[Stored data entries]
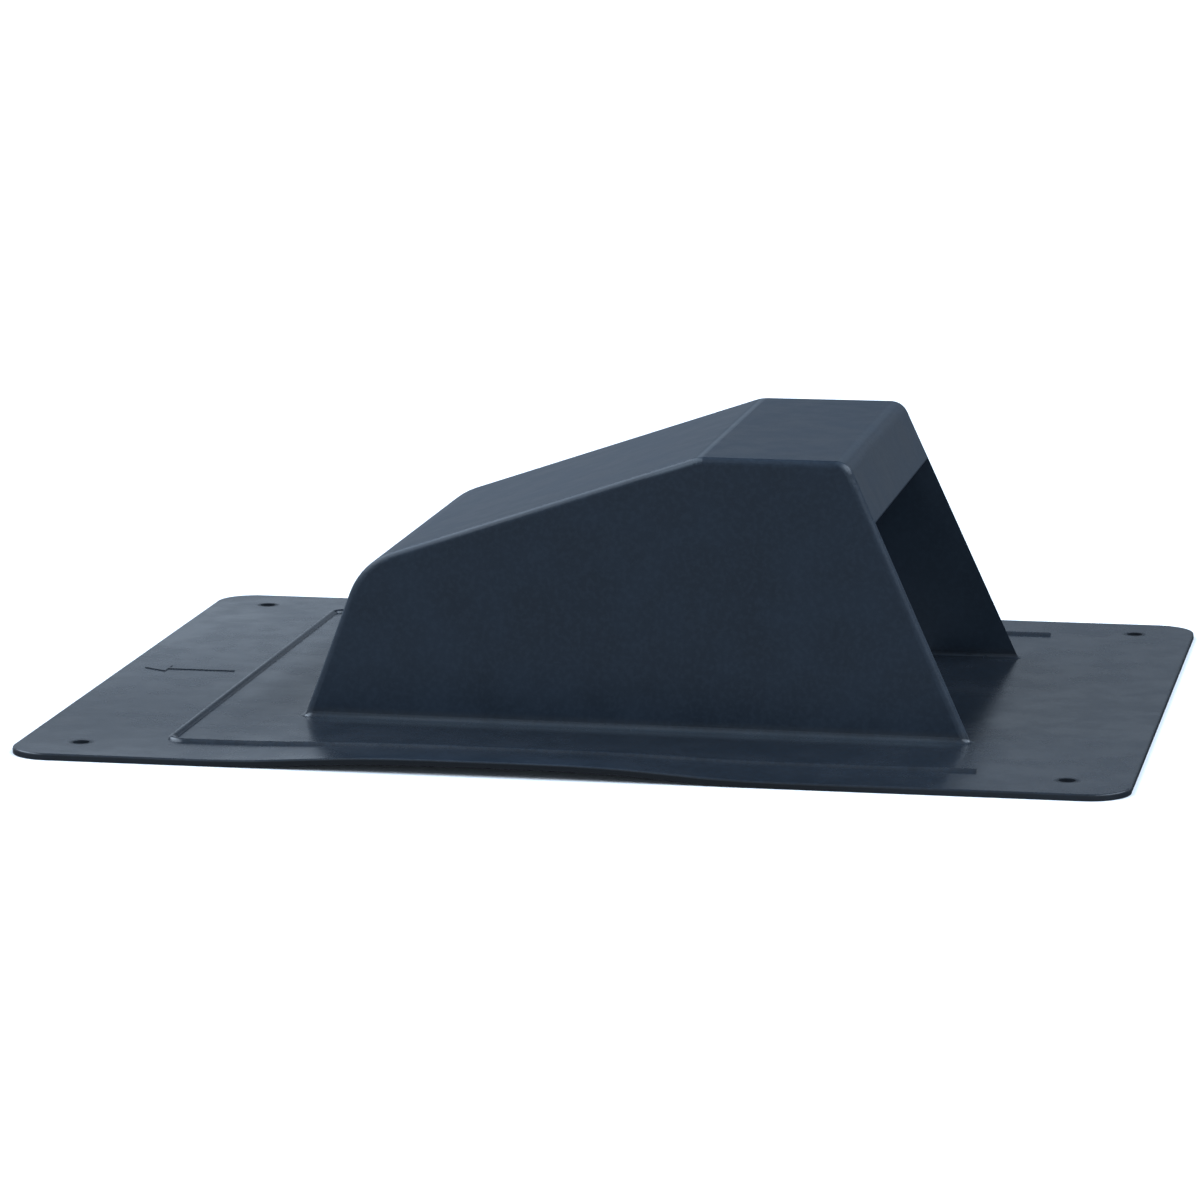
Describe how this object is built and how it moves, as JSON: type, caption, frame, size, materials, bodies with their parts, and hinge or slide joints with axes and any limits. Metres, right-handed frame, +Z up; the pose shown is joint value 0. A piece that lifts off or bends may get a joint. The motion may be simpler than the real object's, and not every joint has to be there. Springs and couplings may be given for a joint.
{
  "type": "roof cap vent",
  "caption": "One-piece moulded roof exhaust cap: a slant-backed hood, open down the slope, on a wide nailing flange with a water-turning bead.",
  "frame": {"origin": "middle of the flange's underside, which is the plane of the roof deck", "axes": "+Z up off the roof deck, +Y up the roof slope (the hood opens towards -Y), X across the roof"},
  "size_m": [0.272, 0.34, 0.087],
  "materials": {
    "moulded_plastic": "satin, fine mould texture"
  },
  "bodies": {
    "root": {"vent_body": "moulded_plastic"}
  },
  "joints": []
}
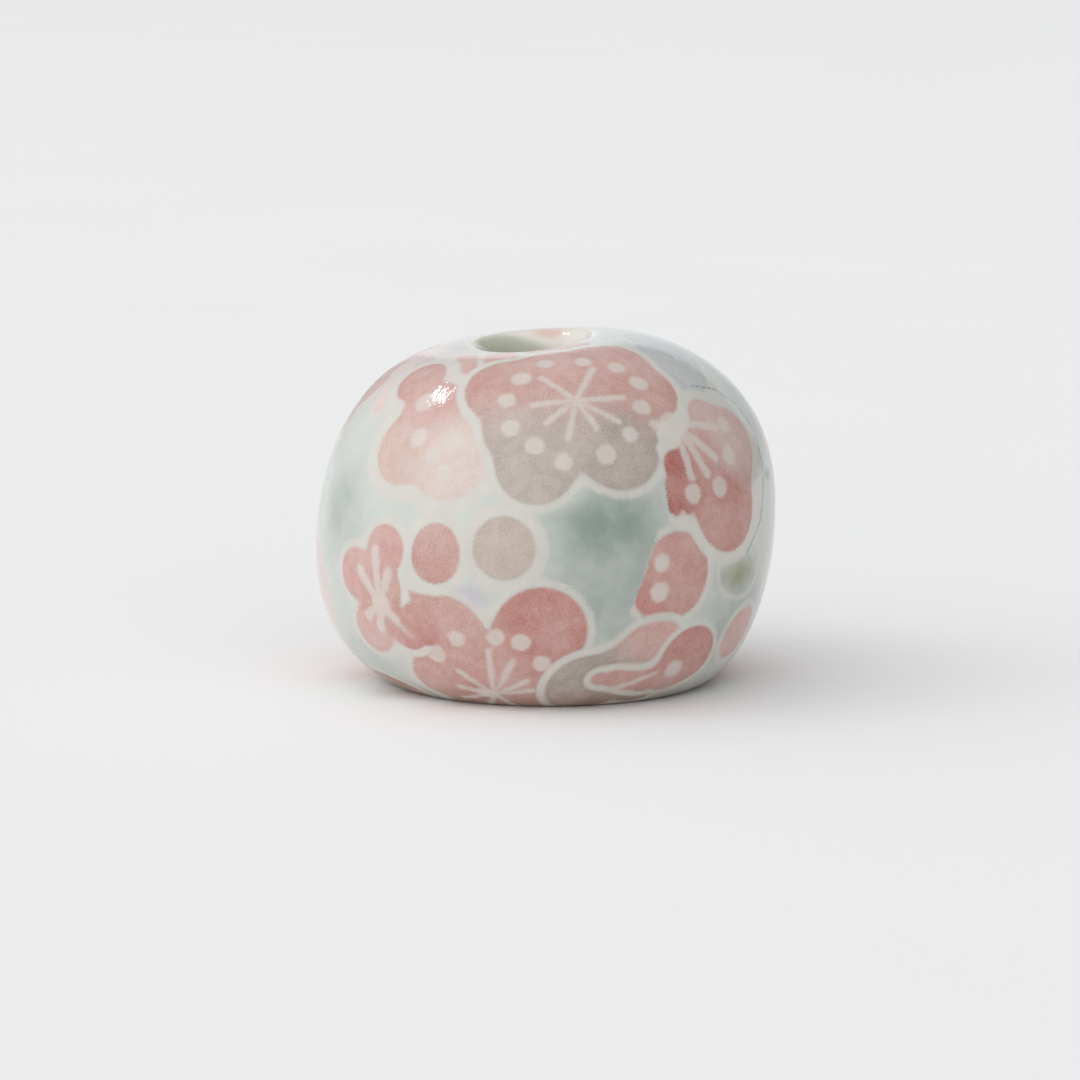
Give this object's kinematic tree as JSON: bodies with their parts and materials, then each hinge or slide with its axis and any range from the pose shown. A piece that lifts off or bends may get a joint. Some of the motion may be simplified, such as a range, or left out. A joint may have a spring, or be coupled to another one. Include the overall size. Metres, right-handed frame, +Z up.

## Aim
Copy out every line from the data above that has "lifts" in it.

## Correct response
Describe how this object is built and how it moves, as JSON: type, caption, frame, size, materials, bodies with their parts, and hinge or slide joints with axes and any limits. Metres, right-handed frame, +Z up; the pose shown is joint value 0. A piece that lifts off or bends may get a joint. The motion may be simpler than the real object's, and not every joint has to be there. Springs and couplings may be given for a joint.
Give this object's kinematic tree as JSON: bodies with their parts and materials, then each hinge or slide with its axis and any range from the pose shown. A piece that lifts off or bends may get a joint. Some of the motion may be simplified, such as a range, or left out. A joint may have a spring, or be coupled to another one. Include the overall size. Metres, right-handed frame, +Z up.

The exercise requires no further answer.